(Data extract)
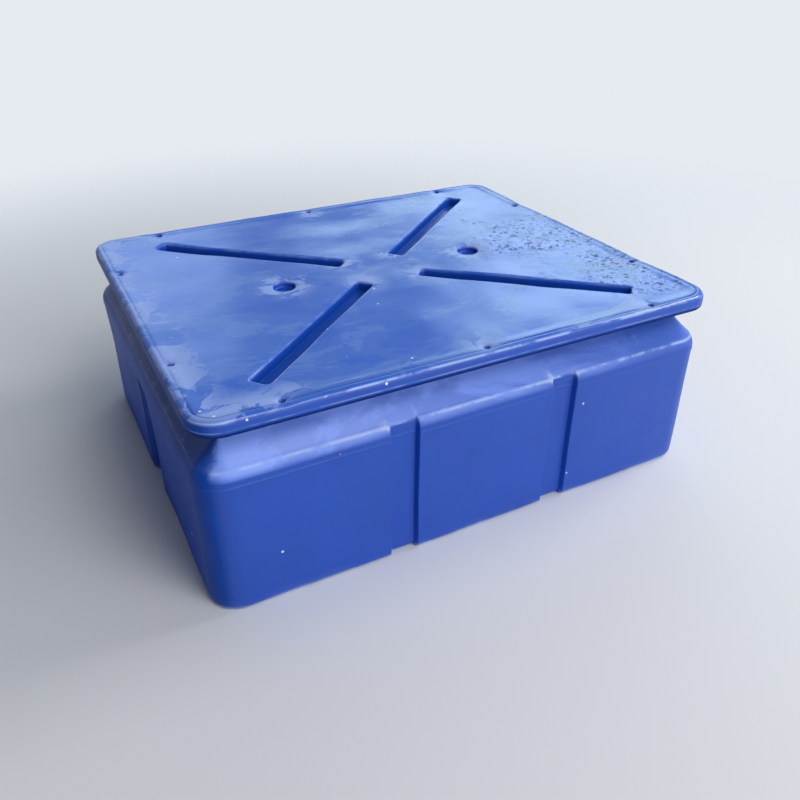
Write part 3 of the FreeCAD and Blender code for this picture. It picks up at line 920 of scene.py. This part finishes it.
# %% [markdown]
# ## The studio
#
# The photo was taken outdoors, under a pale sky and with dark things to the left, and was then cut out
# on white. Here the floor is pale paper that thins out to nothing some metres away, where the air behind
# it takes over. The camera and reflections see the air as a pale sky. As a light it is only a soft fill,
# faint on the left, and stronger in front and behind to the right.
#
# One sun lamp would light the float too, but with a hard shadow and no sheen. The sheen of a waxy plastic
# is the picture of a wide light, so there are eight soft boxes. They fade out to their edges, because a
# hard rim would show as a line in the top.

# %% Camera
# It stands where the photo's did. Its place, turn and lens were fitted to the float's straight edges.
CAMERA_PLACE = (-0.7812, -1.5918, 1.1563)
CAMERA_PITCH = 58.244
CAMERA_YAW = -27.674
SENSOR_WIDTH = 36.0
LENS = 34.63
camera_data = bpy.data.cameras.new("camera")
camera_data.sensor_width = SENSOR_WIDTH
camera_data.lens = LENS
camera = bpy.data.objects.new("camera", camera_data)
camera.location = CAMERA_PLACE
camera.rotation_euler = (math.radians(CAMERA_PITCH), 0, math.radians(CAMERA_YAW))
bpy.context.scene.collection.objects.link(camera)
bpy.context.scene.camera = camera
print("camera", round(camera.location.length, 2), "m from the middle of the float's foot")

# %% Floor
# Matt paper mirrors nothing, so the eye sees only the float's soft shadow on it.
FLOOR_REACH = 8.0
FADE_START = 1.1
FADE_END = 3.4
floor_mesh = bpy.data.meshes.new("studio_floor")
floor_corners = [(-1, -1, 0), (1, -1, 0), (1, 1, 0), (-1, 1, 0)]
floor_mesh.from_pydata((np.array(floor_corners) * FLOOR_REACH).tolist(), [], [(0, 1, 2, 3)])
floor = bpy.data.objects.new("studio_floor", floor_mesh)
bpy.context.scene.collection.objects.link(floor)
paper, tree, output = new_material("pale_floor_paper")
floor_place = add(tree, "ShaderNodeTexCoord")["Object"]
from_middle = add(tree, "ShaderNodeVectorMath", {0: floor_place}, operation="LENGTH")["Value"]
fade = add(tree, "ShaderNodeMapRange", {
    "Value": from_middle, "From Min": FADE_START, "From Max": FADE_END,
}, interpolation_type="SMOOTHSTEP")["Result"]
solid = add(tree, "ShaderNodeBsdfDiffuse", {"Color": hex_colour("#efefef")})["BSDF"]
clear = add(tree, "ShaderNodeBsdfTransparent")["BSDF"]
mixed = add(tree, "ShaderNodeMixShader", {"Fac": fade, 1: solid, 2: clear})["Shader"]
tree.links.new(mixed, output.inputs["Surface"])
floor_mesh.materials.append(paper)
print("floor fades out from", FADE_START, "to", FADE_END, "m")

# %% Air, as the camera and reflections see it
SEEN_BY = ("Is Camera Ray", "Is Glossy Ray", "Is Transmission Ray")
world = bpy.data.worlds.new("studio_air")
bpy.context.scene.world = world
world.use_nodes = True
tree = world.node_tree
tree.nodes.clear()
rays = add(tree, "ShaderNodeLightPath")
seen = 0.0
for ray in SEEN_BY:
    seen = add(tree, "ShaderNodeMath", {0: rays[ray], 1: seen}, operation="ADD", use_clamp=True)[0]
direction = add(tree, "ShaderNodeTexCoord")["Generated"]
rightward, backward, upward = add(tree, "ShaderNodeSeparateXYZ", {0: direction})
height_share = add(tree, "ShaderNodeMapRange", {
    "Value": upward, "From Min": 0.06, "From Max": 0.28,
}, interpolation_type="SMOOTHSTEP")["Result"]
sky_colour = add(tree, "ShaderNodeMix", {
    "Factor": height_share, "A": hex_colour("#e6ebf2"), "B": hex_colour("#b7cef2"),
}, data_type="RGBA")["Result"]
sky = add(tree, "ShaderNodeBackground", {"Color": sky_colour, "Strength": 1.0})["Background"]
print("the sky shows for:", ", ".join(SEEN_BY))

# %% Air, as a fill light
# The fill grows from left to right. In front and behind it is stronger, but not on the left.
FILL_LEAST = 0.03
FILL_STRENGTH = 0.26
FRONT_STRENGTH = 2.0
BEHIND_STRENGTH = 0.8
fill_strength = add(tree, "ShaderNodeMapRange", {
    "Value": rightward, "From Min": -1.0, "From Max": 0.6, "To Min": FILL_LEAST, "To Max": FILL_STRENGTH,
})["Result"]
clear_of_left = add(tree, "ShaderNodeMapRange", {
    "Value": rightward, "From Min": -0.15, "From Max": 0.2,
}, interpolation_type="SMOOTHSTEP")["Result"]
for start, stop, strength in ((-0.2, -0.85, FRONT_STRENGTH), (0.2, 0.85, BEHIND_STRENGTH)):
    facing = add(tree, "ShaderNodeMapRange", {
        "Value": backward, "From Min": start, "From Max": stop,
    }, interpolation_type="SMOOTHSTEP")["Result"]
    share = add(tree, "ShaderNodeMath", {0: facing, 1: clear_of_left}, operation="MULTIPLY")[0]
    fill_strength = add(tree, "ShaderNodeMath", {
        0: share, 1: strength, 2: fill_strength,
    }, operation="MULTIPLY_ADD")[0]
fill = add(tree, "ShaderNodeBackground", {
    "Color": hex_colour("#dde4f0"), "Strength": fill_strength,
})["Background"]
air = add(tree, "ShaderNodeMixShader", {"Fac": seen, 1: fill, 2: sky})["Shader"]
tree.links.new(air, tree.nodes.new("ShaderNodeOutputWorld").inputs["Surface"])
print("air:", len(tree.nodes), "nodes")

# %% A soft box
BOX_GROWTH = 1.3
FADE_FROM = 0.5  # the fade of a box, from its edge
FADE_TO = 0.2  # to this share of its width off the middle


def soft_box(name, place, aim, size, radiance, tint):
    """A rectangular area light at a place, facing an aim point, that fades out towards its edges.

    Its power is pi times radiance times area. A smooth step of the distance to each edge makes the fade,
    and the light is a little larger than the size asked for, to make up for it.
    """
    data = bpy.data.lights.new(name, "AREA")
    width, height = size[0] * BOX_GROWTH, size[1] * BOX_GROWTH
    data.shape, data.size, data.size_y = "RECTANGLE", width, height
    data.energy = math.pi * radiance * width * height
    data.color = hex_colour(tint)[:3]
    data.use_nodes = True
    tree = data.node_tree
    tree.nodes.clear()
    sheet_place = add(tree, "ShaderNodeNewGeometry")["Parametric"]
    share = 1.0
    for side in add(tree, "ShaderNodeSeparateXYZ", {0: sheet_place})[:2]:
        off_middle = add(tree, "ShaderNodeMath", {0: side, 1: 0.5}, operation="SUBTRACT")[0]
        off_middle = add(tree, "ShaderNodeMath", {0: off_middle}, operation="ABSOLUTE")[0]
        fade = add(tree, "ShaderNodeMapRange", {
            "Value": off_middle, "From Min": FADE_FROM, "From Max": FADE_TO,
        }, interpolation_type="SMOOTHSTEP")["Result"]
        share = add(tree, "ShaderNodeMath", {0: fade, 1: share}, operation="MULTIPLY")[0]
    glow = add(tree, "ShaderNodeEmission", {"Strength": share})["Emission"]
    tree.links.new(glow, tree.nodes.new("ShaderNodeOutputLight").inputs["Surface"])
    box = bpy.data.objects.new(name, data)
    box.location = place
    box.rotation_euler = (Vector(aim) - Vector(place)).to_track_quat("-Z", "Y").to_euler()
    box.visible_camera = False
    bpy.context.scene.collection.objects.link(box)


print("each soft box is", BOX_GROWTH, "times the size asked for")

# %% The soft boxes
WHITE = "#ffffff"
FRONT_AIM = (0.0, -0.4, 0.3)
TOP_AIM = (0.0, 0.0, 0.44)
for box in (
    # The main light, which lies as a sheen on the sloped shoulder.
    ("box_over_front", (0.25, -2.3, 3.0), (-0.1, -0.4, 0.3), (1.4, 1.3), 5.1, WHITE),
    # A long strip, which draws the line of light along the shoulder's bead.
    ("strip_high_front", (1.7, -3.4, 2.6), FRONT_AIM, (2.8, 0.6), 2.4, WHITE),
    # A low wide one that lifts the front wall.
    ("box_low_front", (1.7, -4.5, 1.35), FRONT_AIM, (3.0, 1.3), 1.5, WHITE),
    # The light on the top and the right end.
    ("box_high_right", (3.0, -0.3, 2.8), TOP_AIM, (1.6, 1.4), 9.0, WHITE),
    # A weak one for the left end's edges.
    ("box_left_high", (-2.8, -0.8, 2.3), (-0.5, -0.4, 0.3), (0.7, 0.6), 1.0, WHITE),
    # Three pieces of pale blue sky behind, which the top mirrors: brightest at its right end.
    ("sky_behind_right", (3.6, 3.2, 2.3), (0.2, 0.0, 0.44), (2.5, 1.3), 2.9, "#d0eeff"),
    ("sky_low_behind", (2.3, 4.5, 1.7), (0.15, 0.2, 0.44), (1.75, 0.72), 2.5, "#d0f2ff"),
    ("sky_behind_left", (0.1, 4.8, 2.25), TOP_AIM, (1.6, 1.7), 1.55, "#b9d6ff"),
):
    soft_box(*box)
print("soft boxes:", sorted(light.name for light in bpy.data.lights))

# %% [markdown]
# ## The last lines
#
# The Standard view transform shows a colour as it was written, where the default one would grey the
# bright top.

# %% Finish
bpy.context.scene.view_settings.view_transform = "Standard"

(What you should do) Your answer should be exactly the lines of the data above, from the first through the line containing "from the middle".

(Exercise solution)
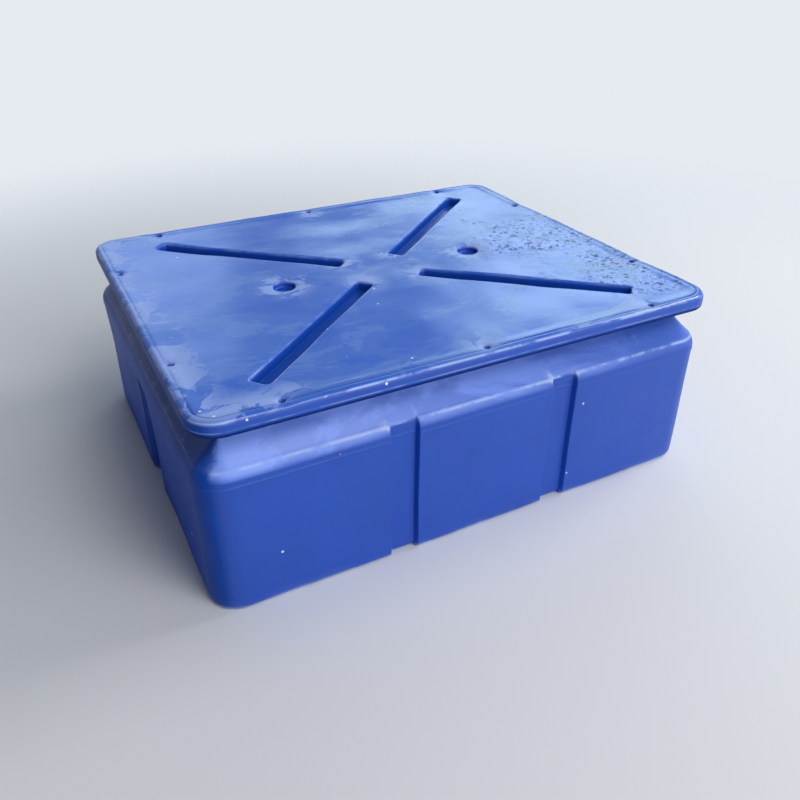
Write part 3 of the FreeCAD and Blender code for this picture. It picks up at line 920 of scene.py. This part finishes it.
# %% [markdown]
# ## The studio
#
# The photo was taken outdoors, under a pale sky and with dark things to the left, and was then cut out
# on white. Here the floor is pale paper that thins out to nothing some metres away, where the air behind
# it takes over. The camera and reflections see the air as a pale sky. As a light it is only a soft fill,
# faint on the left, and stronger in front and behind to the right.
#
# One sun lamp would light the float too, but with a hard shadow and no sheen. The sheen of a waxy plastic
# is the picture of a wide light, so there are eight soft boxes. They fade out to their edges, because a
# hard rim would show as a line in the top.

# %% Camera
# It stands where the photo's did. Its place, turn and lens were fitted to the float's straight edges.
CAMERA_PLACE = (-0.7812, -1.5918, 1.1563)
CAMERA_PITCH = 58.244
CAMERA_YAW = -27.674
SENSOR_WIDTH = 36.0
LENS = 34.63
camera_data = bpy.data.cameras.new("camera")
camera_data.sensor_width = SENSOR_WIDTH
camera_data.lens = LENS
camera = bpy.data.objects.new("camera", camera_data)
camera.location = CAMERA_PLACE
camera.rotation_euler = (math.radians(CAMERA_PITCH), 0, math.radians(CAMERA_YAW))
bpy.context.scene.collection.objects.link(camera)
bpy.context.scene.camera = camera
print("camera", round(camera.location.length, 2), "m from the middle of the float's foot")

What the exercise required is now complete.